It can be hard to cut through the headline blur of the pandemic. Genuinely useful pronouncements are getting lost in a welter of hot takes. The investment world is no different. Furthermore, Canadians may have been wrong-footed by a market rally built on hope and little else. The appetite for risk has been inching back. However, gold stocks are still a strong buy for the casual investor eyeing the severe frothiness of the current market.
Gold stocks match value, safety, and some dividends
Barrick Gold is an outstanding large-cap play with a 1% dividend yield and 50% share price growth since February. Kirkland Lake Gold pays a slightly higher 1.2% yield. It placed fourth on the inaugural TSX 30 last year after seeing +600% share price appreciation in the preceding three years. This year’s growth has been slower than Barrick’s, though, with 18% three-month gains.
Wesdome Gold Mines is another play for steep share price appreciation. Last year saw Wesdome join other Kirkland in the TSX 30 gold mining club after 172% gains since 2016. This year has seen a continuation of Wesdome’s good fortunes. Coincidentally, the last 12 months have seen Wesdome match, point for point, the three-year gains that boosted it into the TSX 30 in 2019. The last month alone has seen Wesdome gallop 34%.
Divide positions and diversify across commodities
Investors should buy in stages of weakness rather than betting the farm all in go, dividing positions over the coming months. They should also diversify. Lundin Mining may not be the most obvious play for gold, since it is better known primarily as a copper stock. However, it’s the diversified nature of this top Canadian metals stock that makes it such a strong buy. That copper exposure also makes for steep upside potential in the green energy space.
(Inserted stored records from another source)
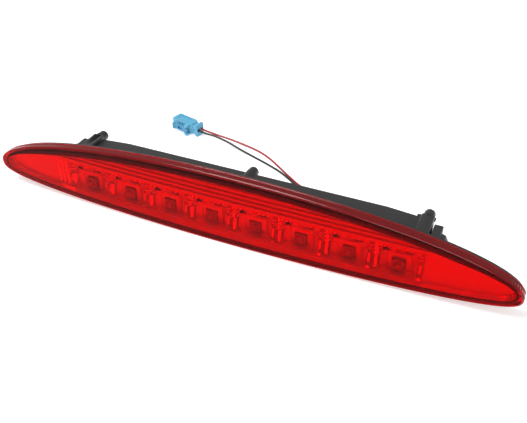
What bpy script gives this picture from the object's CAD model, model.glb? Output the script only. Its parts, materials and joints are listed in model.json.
"""The looks of a third brake light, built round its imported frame.

Pieces are drawn in millimetres in one of two drawing frames, the lamp's own (front of the lens at Y 0, the
line through the two tips at Z 0) or the connector's own. They are turned into metres in the row frame as
they are built.
"""

import json
import logging
import math
from dataclasses import dataclass, field
from enum import Enum
from functools import cached_property
from typing import Callable, Iterable, Sequence

import bmesh
import bpy
from mathutils import Matrix, Vector


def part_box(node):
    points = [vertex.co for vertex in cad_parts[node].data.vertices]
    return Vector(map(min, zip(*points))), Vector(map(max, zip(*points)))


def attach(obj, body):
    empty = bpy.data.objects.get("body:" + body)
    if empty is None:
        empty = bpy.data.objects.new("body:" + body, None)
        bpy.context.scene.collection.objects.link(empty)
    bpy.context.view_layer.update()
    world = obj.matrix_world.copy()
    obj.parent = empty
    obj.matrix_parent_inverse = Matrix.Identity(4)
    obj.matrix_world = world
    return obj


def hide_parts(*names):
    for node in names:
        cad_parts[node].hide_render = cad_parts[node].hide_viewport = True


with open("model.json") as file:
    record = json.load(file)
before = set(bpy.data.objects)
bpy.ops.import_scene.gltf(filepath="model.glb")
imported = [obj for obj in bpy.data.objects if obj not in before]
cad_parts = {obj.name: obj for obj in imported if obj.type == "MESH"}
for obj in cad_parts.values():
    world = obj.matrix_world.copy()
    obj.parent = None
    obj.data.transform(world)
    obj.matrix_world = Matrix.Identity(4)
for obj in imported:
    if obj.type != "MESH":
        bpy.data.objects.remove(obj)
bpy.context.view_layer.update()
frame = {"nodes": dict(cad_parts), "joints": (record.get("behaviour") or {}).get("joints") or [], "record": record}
LAMP, LATCH, LOCK = "lamp", "latch", "lock"
MM = 0.001
TINY = 0.02 * MM

log = logging.getLogger("third_brake_light")

Point = tuple[float, float, float]
Flat = tuple[float, float]
Colour = tuple[float, float, float]
Spot = tuple[int, int]
Grid = dict[Spot, int]


# ---------------------------------------------------------------- finishes


@dataclass(frozen=True)
class Texture:
    """Fine surface detail of a finish.

    Attributes:
        scale: Features per metre.
        bump: Strength of the relief.
        depth: Height of the relief in metres.
        mottle: Share by which the colour varies.
        spread: Amount by which the roughness varies.
        cells: Whether the relief is made of pores instead of noise.
    """

    scale: float
    bump: float
    depth: float
    mottle: float
    spread: float
    cells: bool = False


class Grain(Enum):
    """Named surface textures."""

    CLEAR = Texture(45, 0.01, 0.0001, 0.0, 0.0)
    POLISHED = Texture(140, 0.06, 0.0001, 0.05, 0.08)
    METALLISED = Texture(260, 0.03, 0.0001, 0.04, 0.06)
    MOULDED = Texture(1500, 0.22, 0.0001, 0.16, 0.12)
    RUBBER = Texture(1900, 0.25, 0.0001, 0.20, 0.15)
    FOAM = Texture(1300, 0.75, 0.0004, 0.35, 0.05, cells=True)
    BOARD = Texture(420, 0.30, 0.0001, 0.30, 0.15, cells=True)


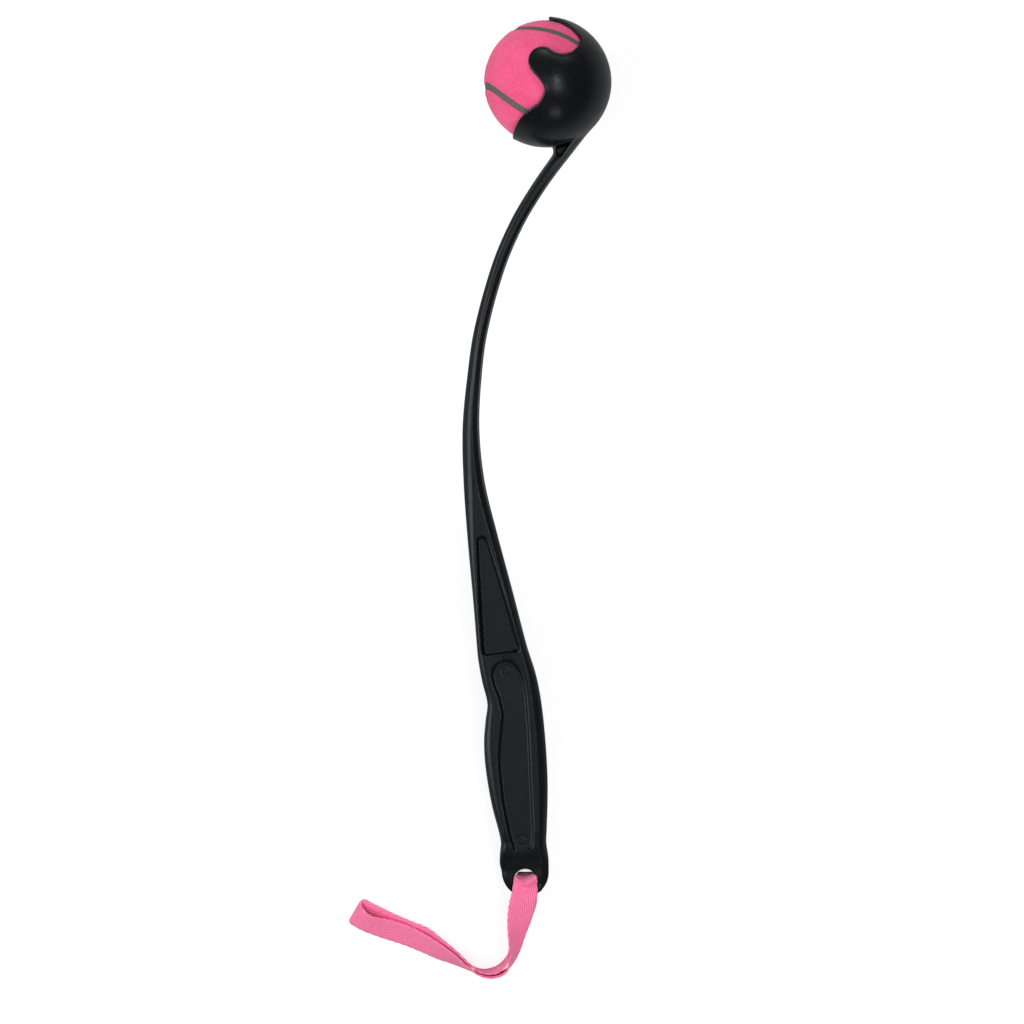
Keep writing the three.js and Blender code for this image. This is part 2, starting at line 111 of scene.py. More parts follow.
# The moulding's mesh: its cell, the blocks it is worked out in, round the cup and down the arm, and
# the shares of the reach where the grip, the pockets and the eye come into a block
VOXEL = 0.3
BAND = 2
EASING_ROUNDS = 3
CUP_BLOCK_REACH = 37
CUP_BLOCK_LOW = -62
CUP_BLOCK_DEPTH = 36
ARM_BLOCK_LENGTH = 20
ARM_BLOCK_MARGIN = 6
GRIP_BLOCK_MARGIN = 4
END_MARGIN = 2
FAR = 9
FIRST_SHARE = 0.05
GRIP_SHARE = 0.4
POCKETS_SHARE = 0.55
EYE_SHARE = 0.95

# The map of the cup's rim: its cells on a side, and the points of the rim's curve for each stop
MAP_CELLS = 320
RIM_STEPS = 5

# The ball's felt and the seam between its panels
FELT_CELLS = 150
FELT_EDGE = 0.7
FELT_TUCK = 0.1
FELT_DROP = 0.69
FELT_LEAST_GAP = 0.35
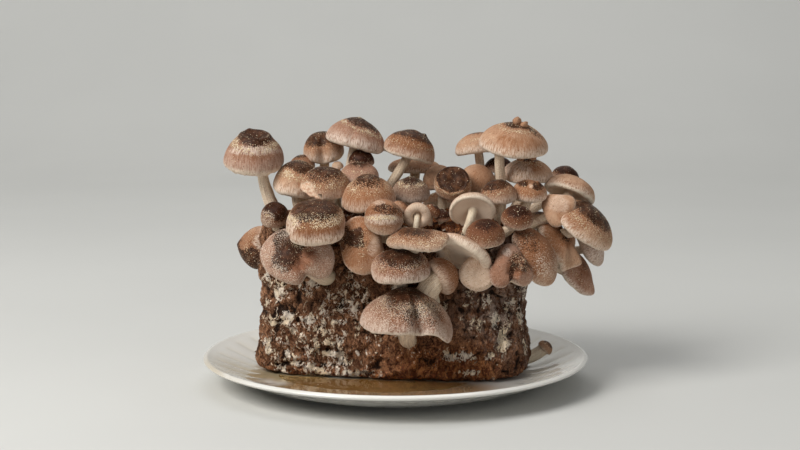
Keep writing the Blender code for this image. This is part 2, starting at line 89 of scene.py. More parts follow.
def drift(points: Numbers, size: float, seed: float = 0.0) -> Numbers:
    """Smooth noise over space.

    Args:
        points: Points in millimetres, in the last axis.
        size: Width of one swelling in millimetres.
        seed: Picks another pattern.

    Returns:
        Values from -1 to 1, one for each point.
    """
    cell = points / size + 7.31 * seed
    base = np.floor(cell)
    part = cell - base
    ease = part * part * (3 - 2 * part)
    total = np.zeros(points.shape[:-1])
    for corner in itertools.product((0, 1), repeat=3):
        key = base + corner
        value = np.sin(key @ np.array(HASH_STEPS)) * HASH_SPREAD
        share = np.where(corner, ease, 1 - ease).prod(-1)
        total += share * (value - np.floor(value))
    return 2 * total - 1


def rough(points: Numbers, size: float, seed: float, octaves: int = 3) -> Numbers:
    """Noise with finer noise on it.

    Args:
        points: Points in millimetres, in the last axis.
        size: Width of the largest swelling.
        seed: Picks another pattern.
        octaves: How many times the noise is added again at half the size.

    Returns:
        Values of about -1 to 1.
    """
    layers = (drift(points, size / 2 ** i, seed + 3.7 * i) / 2 ** i for i in range(octaves))
    return sum(layers) / 1.5


def ramp(values: Numbers, low: float, high: float) -> Numbers:
    """Ease from 0 at low to 1 at high.

    Args:
        values: The values to map.
        low: Where the result is 0.
        high: Where the result is 1; may be below low.

    Returns:
        Values from 0 to 1.
    """
    share = np.clip((values - low) / (high - low), 0, 1)
    return share * share * (3 - 2 * share)


def hill(apart: Numbers, width: float) -> Numbers:
    """A bell that is 1 in its middle.

    Args:
        apart: Distances from the middle.
        width: Where the bell has fallen to a third.

    Returns:
        Values from 0 to 1.
    """
    return np.exp(-(apart / width) ** 2)


def stand(name: str, data: bpy.types.ID) -> Piece:
    """Put an object into the scene.

    Args:
        name: Its name.
        data: Its mesh, lamp or camera.

    Returns:
        The object.
    """
    thing = bpy.data.objects.new(name, data)
    bpy.context.scene.collection.objects.link(thing)
    return thing


def write_points(mesh: bpy.types.Mesh, points: Numbers) -> None:
    """Move a mesh's vertices.

    Args:
        mesh: The mesh to shape.
        points: New places in millimetres from the plate's centre, one for each vertex.
    """
    mesh.vertices.foreach_set("co", ((points + PLATE_CENTRE) * MM).astype(np.float32).ravel())
    mesh.update()


def paint(mesh: bpy.types.Mesh, **layers: Numbers) -> None:
    """Store masks on a mesh's vertices for its finish to read.

    Args:
        mesh: The mesh that carries them.
        layers: Each mask by name, one number or one vector for each vertex.
    """
    for name, values in layers.items():
        kind = "FLOAT_VECTOR" if values.ndim == 2 else "FLOAT"
        layer = mesh.attributes.new(name, kind, "POINT")
        layer.data.foreach_set("vector" if values.ndim == 2 else "value",
                               values.astype(np.float32).ravel())


def blank(name: str, columns: int, rows: int) -> tuple[Piece, Numbers, Numbers]:
    """Add a ball as the blank of a piece that closes at two poles.

    Args:
        name: The piece's name.
        columns: Faces around it.
        rows: Faces from pole to pole.

    Returns:
        The object, and each vertex's row, counted from the top, and column.
    """
    stock_name = f"ball_{columns}_{rows}"
    stock = bpy.data.meshes.get(stock_name)
    if not stock:
        bpy.ops.mesh.primitive_uv_sphere_add(segments=columns, ring_count=rows, radius=1.0)
        stock = bpy.context.object.data
        stock.name = stock_name
        bpy.data.objects.remove(bpy.context.object)
    piece = stand(name, stock.copy())
    piece.data.name = name
    points = read_points(piece.data)
    row = np.rint(np.arccos(np.clip(points[:, 2], -1, 1)) / math.pi * rows).astype(int)
    column = np.rint(np.arctan2(points[:, 1], points[:, 0]) / TURN * columns).astype(int)
    return piece, row, column % columns


def crate(name: str, cells_along: tuple[int, int, int]) -> Piece:
    """Add a cube of six grids as the blank of a box-shaped piece.

    Args:
        name: The piece's name.
        cells_along: Faces along X, Y and Z.

    Returns:
        The cube, two wide, as one closed mesh.
    """
    wide, deep, high = cells_along
    quarter = math.pi / 2
    sides = (((0, 0, 1), (0, 0, 0), wide, deep), ((0, 0, -1), (2 * quarter, 0, 0), wide, deep),
             ((0, -1, 0), (quarter, 0, 0), wide, high), ((0, 1, 0), (-quarter, 0, 0), wide, high),
             ((1, 0, 0), (0, quarter, 0), high, deep), ((-1, 0, 0), (0, -quarter, 0), high, deep))
    panels = []
    for place, turn, across, up in sides:
        bpy.ops.mesh.primitive_grid_add(x_subdivisions=across, y_subdivisions=up, size=2,
                                        location=place, rotation=turn)
        panels.append(bpy.context.object)
    piece = panels[0]
    merge(piece, panels[1:])
    bpy.ops.object.transform_apply(location=True, rotation=True, scale=True)
    bpy.ops.object.mode_set(mode="EDIT")
    bpy.ops.mesh.select_all(action="SELECT")
    bpy.ops.mesh.remove_doubles(threshold=1e-4)
    bpy.ops.object.mode_set(mode="OBJECT")
    piece.name = name
    piece.data.name = name
    return piece


def read_points(mesh: bpy.types.Mesh, what: str = "co") -> Numbers:
    """Read a mesh's vertices.

    Args:
        mesh: The mesh.
        what: Their places or normals.

    Returns:
        One vector for each vertex, as the mesh has it.
    """
    values = np.empty(len(mesh.vertices) * 3, np.float32)
    mesh.vertices.foreach_get(what, values)
    return values.reshape(-1, 3).astype(float)


def settle(piece: Piece, finish: "Finish", stands_for: str) -> None:
    """Finish a piece: smooth it, dress it and tie it to the frame.

    Args:
        piece: The shaped piece.
        finish: The finish that it wears.
        stands_for: The solid of the frame that it replaces.
    """
    piece.data.shade_smooth()
    piece.data.materials.clear()
    piece.data.materials.append(finish.material())
    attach(piece, ROOT)
    if stands_for:
        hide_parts(stands_for)


# --- Finishes --------------------------------------------------------------------------------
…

This is no time to wait for the bottom, though. The current situation is unprecedented. The pandemic market could rival even the Great Depression in terms of both long-term effects and the profundity of short-term economic pain. So, investors shouldn’t bury their heads in the sand and wait for the all-clear. This is the time to keep cash on hand and start actively checking off a watch list of must-have names.
Gold stocks should figure highly on this list. These names are a strong way to both hide and grow cash during a market awash with existential risk. Entire portfolios are under threat. Look at the likes of Warren Buffett, for instance, flipflopping on airlines. Look at Jim Cramer going full bear on hydrocarbons. Consider Ray Dalio’s recessionary cautioning. It’s time to balance fear with value.
But value for the sake of value is never a good idea. There’s a reason why “falling knife” is such a loaded phrase. Of course, an outsider looking at the TSX in second-quarter 2020 from the vantage point of 2019 might consider the entire index a falling knife. But there are some cheap names that have strongly outperformed the TSX in the last couple of months — names that pack safety and even some passive income.